A Foreign Look on the Latin American City: Karl Brunner's "Manual" of Urban Planning

Thursday, January 5, 2012: 4:00 PM
Chicago Ballroom G (Chicago Marriott Downtown)
Carlos Roberto Monteiro de Andrade, Universidade de Sao Paulo
Karl H. Brunner’s Manual de Urbanismo (1939, Bogota City, Colombia) was a decisive influence on Latin-American town planners. Bruner worked in Chile (1929-33) and  Colombia (1933-48) and as a Chilean municipal officer ("Consejero Urbanista"), he came to Brazil in 1929. In 1930, he created the First Urban Planning Seminar in Latin-America, following the National Faculty of Architecture of Vienna model. He published a two-volume manual (1941) on housing, sanitation, building, housing estate and circulation. The third volume - never published, but sketched – focused on urban planning, zoning, green areas, airports and urban art. Bunner’s Manual evidences his links to both Camillo Sitte's ideas and the German "Städtebau" tradition. His Manual promoted modern urban planning in Latin-america between 1940 and 1960 and offered a mix of ideas and influences from Sitte, the Garden City Movement, Thomas Adams, and Raymond Unwin.
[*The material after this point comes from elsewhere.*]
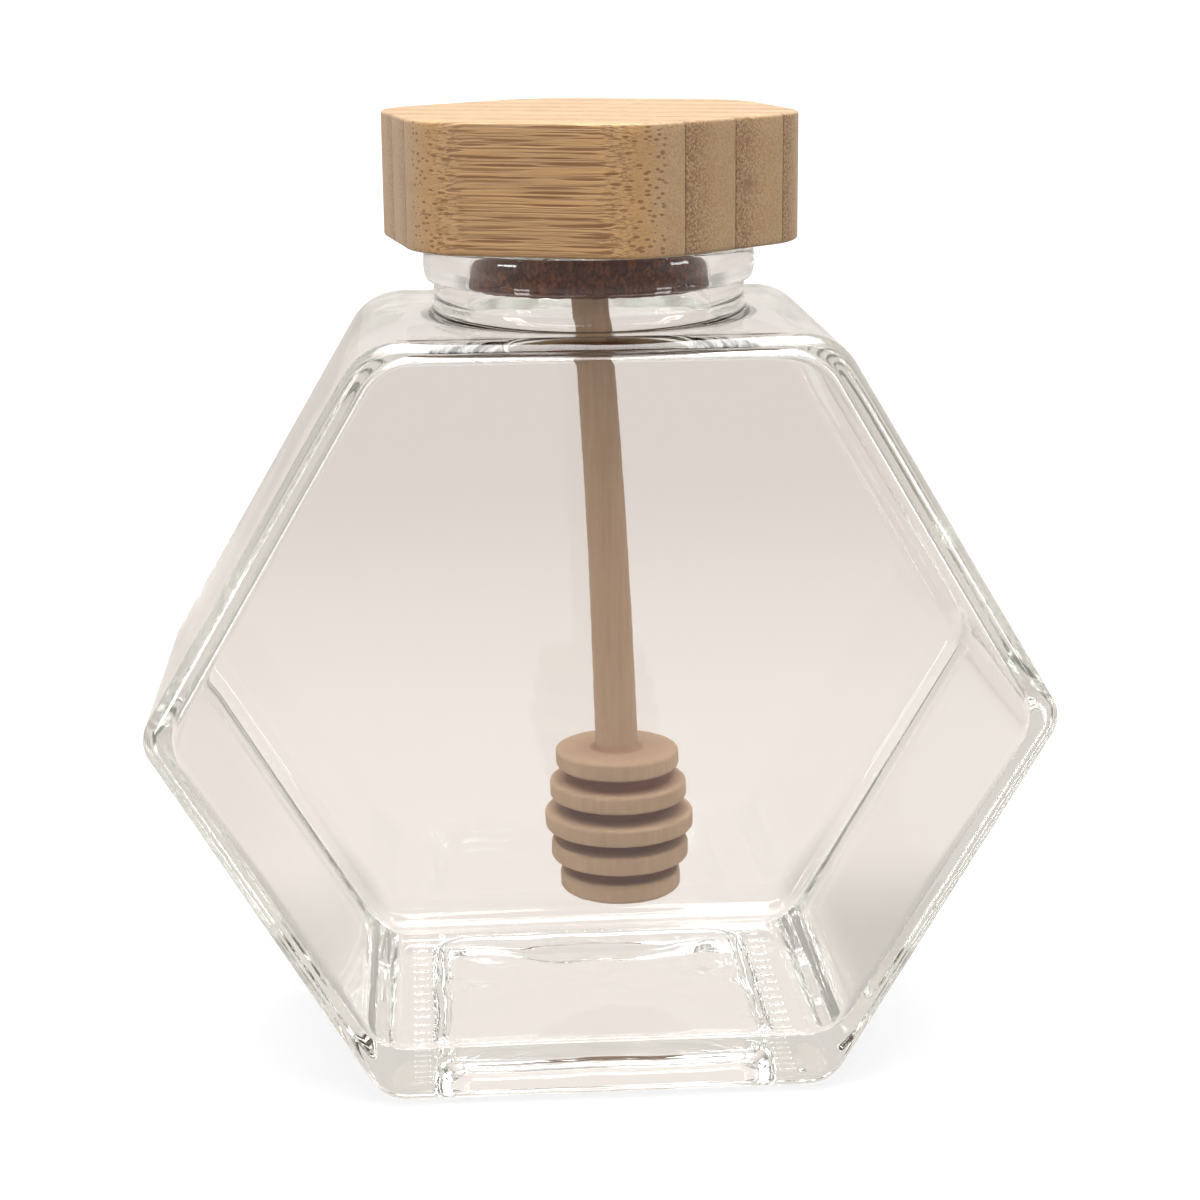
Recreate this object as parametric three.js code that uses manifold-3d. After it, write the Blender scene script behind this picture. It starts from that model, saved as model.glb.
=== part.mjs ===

However Brunner considered Le Corbusier's ideas to be utopian. This paper explores the way this manual presents the Latin-American city. As a foreigner, Brunner is a study case of how "urbanism" was thought and used to conciliate the regional aspects of each city. This work focuses on Brunner’s visions, proposals, and designs for a Latin-American city. It examines the kind of urban plans and theories Brunner adapted to resolve “specific” Latin-American urban problems. This presentation will explore how Brunner's Manual resonated in a transatlantic interchange of modern urban planning theories and designs.